── Provided material

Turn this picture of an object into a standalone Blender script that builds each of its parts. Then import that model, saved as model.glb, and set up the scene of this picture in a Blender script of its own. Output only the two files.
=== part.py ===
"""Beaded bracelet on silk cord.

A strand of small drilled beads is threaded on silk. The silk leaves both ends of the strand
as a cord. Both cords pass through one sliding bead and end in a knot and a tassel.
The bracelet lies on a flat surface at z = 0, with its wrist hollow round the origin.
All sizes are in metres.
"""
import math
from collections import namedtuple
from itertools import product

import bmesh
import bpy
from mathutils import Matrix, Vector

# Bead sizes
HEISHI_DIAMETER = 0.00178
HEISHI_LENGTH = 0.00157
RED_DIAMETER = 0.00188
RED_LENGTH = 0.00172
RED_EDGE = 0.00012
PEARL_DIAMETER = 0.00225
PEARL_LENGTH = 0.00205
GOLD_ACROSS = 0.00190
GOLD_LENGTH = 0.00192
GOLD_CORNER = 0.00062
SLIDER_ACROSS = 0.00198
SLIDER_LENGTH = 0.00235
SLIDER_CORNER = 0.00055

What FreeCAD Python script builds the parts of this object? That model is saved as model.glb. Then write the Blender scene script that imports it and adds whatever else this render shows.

────

What to do:
Your answer should be exactly the lines of the data above, from the first through the line containing "on silk cord.".

Reply to the task:
Turn this picture of an object into a standalone Blender script that builds each of its parts. Then import that model, saved as model.glb, and set up the scene of this picture in a Blender script of its own. Output only the two files.
=== part.py ===
"""Beaded bracelet on silk cord.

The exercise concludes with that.